FORMER CHANCELLOR Alistair Darling is fronting new research which points to the trade negatives of a British exit from the European Union, potentially leaving a £250bn hole in the government’s coffers.
Recent Treasury data has found that Britain’s trade with EU free trade agreement (FTA) nations, the EU and the European Economic Area (EEA) is valued at £637bn, leading pro-EU group Britain: Stronger In Europe to claim that direct EU-UK trade is worth £247bn.
The EU support group leveraged the research to talk about the European Union’s effect on UK trade: “UK trade with the EU is 76% higher than it would have been in the absence of EU membership and we had traded without an agreement; is 44% higher with the EEA than it would have been; and 17% higher with countries the UK has a free trade agreement with thanks to the EU”.
The former chancellor commented on the research: “Those wanting to leave the EU want to pull Britain out of the single market, which would mean introducing tariffs and barriers to our trade and putting billions of vital trade at risk.”
Brexit campaign group Vote Leave has criticised the pro-EU group, claiming that its ‘methodology and sources are unclear’.

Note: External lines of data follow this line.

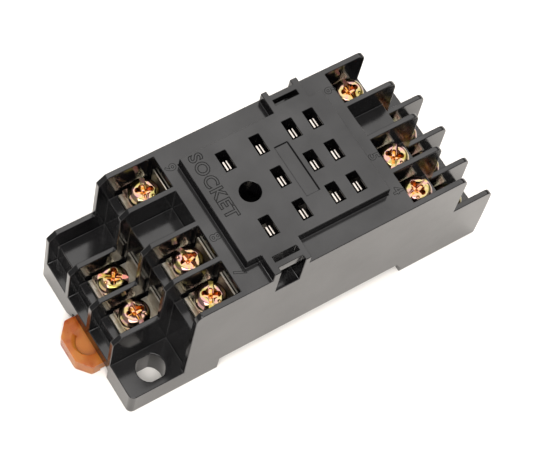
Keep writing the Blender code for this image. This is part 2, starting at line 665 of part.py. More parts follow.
def build_clip(number, finish):
    _, _, _, x, y = TERMINALS[number]
    mesh_data = bmesh.new()
    outline = [(x + across, height) for across, height in clip_outline()]
    add_prism(mesh_data, outline, "Y", y - CLIP_HALF_WIDTH, y + CLIP_HALF_WIDTH)
    return make_object(f"contact_clip_{number:02d}", mesh_data, finish)


def build_washer(number, finish, cutter):
    """A square clamp washer with cut corners, on its screw's axis."""
    half_x, half_y, corner = WASHER_X / 2, WASHER_Y / 2, WASHER_CORNER
    far = [(half_x, half_y - corner), (half_x - corner, half_y)]
    far += [(-x, y) for x, y in reversed(far)]
    outline = far + [(-x, -y) for x, y in far]
    mesh_data = bmesh.new()
    add_prism(mesh_data, outline, "Z", 0, WASHER_THICK)
    x, y, deck = terminal_place(number)
    washer = make_object(f"clamp_washer_{number:02d}", mesh_data, finish, (x, y, deck + WASHER_BOTTOM))
    combine(washer, cutter(washer), "DIFFERENCE")
    return washer


def washer_bore(washer):
    """The hole through one washer."""

    def fill(mesh_data):
        add_cylinder(mesh_data, (0, 0), SCREW_HOLE_RADIUS, -PAST, WASHER_THICK + PAST)

    bore = make_cutter("bore_" + washer.name, fill)
    bore.location = washer.location
    return bore


def head_profile():
    """Half section of the screw, from the shank's tip up to the top of its domed head."""
    tip, skirt, shoulder = SHANK_TIP, HEAD_SKIRT, HEAD_SHOULDER
    profile = [(0, -SHANK_LENGTH), (SHANK_RADIUS - tip, -SHANK_LENGTH), (SHANK_RADIUS, -SHANK_LENGTH + tip)]
    profile += [(SHANK_RADIUS, 0), (HEAD_RADIUS, 0), (HEAD_RADIUS, skirt)]
    for step in (1, 2, 3):
        angle = math.pi / 2 * step / 3
        reach = shoulder + (HEAD_RADIUS - shoulder) * math.cos(angle)
        profile.append((reach, skirt + (HEAD_HEIGHT - HEAD_DOME - skirt) * math.sin(angle)))
    return profile + [(0, HEAD_HEIGHT)]


def cross_recess(mesh_data):
    """A tapered cross, open at the top of the head."""
    top = HEAD_HEIGHT + HEAD_DOME
    bottom = HEAD_HEIGHT - RECESS_DEPTH
    rings = []
    foot = (bottom, RECESS_HALF * RECESS_TAPER, RECESS_ARM * RECESS_TAPER)
    for height, reach, arm in (foot, (top, RECESS_HALF, RECESS_ARM)):
        ring = []
        for quarter in range(4):
            turn = Matrix.Rotation(quarter * math.pi / 2, 3, "Z")
            for x, y in ((reach, -arm), (reach, arm), (arm, arm)):
                ring.append(mesh_data.verts.new(turn @ Vector((x, y, height))))
        rings.append(ring)
        mesh_data.faces.new(ring)
    count = len(rings[0])
    for index in range(count):
        following = (index + 1) % count
        mesh_data.faces.new((rings[0][index], rings[0][following], rings[1][following], rings[1][index]))


def drive_slot(mesh_data):
    """The straight slot across the whole head."""
    reach = HEAD_RADIUS + PAST
    low = (-reach, -DRIVE_SLOT_HALF, HEAD_HEIGHT - DRIVE_SLOT_DEPTH)
    add_box(mesh_data, low, (reach, DRIVE_SLOT_HALF, HEAD_HEIGHT + PAST))


def build_screw(number, finish):
    """A clamp screw with a domed head, a cross recess and a slot, on its own axis."""
    mesh_data = bmesh.new()
    add_turned(mesh_data, head_profile())
    x, y, deck = terminal_place(number)
    name = f"terminal_screw_{number:02d}"
    screw = make_object(name, mesh_data, finish, (x, y, deck + HEAD_BOTTOM))
    for drive in (cross_recess, drive_slot):
        recess = make_cutter(f"{drive.__name__}_{name}", drive)
        recess.location = screw.location
        combine(screw, recess, "DIFFERENCE")
    screw.data.shade_smooth()
    screw.data.set_sharp_from_angle(angle=math.radians(30))
    return screw


def main():
    clear_scene()
    make_datum()
    black = make_material("black_plastic", (0.02, 0.02, 0.021), 0.3, 0.0)
    amber = make_material("amber_plastic", (0.60, 0.22, 0.05), 0.35, 0.0)
    brass = make_material("strap_metal", (0.70, 0.68, 0.62), 0.3, 1.0)
    spring = make_material("clip_metal", (0.78, 0.66, 0.50), 0.25, 1.0)
    zinc = make_material("washer_zinc", (0.75, 0.68, 0.42), 0.3, 1.0)
    yellow = make_material("screw_zinc", (0.80, 0.60, 0.32), 0.25, 1.0)
    build_housing(black)
    build_base_plate(black)
    build_slider(amber)
    for number in TERMINALS:
        build_strap(number, brass)
        build_clip(number, spring)
        build_washer(number, zinc, washer_bore)
        build_screw(number, yellow)


main()
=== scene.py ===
"""Looks of an eleven-terminal relay socket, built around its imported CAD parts.

Lengths are metres in the frame of the CAD parts: X along the socket, Y across it, Z up. Each sub-assembly is
a class that builds its pieces in place, dresses them and ties them to the body that carries them.
"""

import logging
import math
from dataclasses import dataclass
from enum import Enum

import bmesh
import bpy
from mathutils import Euler, Matrix, Vector


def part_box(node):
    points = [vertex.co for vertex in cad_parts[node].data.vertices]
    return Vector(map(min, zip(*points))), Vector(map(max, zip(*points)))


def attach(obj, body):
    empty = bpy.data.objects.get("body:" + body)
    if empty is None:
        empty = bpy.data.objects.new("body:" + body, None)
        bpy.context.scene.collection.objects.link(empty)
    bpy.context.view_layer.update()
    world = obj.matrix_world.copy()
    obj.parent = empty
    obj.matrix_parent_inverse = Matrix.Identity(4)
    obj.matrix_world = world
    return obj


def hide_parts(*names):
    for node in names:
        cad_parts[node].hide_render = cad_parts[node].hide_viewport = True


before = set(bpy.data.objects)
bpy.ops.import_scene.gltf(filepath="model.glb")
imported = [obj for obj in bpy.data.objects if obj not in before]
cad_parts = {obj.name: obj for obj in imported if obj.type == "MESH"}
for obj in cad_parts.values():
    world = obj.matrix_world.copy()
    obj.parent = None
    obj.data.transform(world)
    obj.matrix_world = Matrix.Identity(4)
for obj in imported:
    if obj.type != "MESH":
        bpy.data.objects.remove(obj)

LOG = logging.getLogger("relay_socket")
MM = 0.001
MERGE = 1e-6
FLAT_ANGLE = math.radians(1.0)
SMOOTH_ANGLE = math.radians(40.0)
NOISE_MIDDLE = (0.3, 0.7)

Pair = tuple[float, float]
Triple = tuple[float, float, float]
Colour = Triple
Stops = tuple[tuple[float, Colour], ...]
Profile = list[tuple[float, float]]


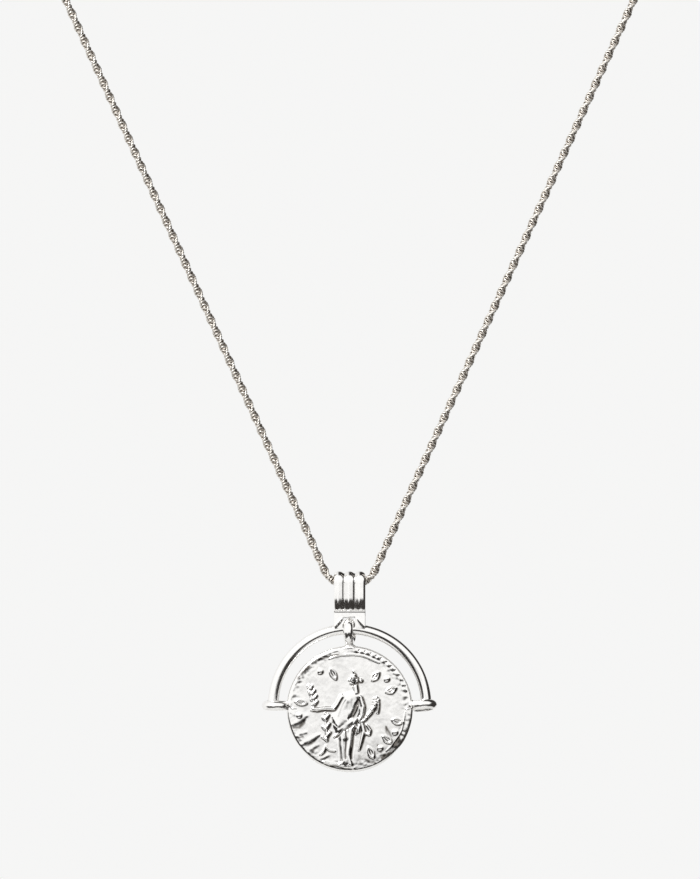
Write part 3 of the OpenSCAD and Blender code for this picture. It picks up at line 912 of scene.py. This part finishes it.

Last week US president Barack Obama took a wrecking ball to the Brexit campaign, claiming that it could take five to ten years before Britain could establish a trade deal with Washington is the UK were to leave the EU.
Alistair Darling is the keynote speaker at Financial Director’s CFO Agenda on 28 June, sharing his thoughts on the impact upon business of the UK’s EU Referendum.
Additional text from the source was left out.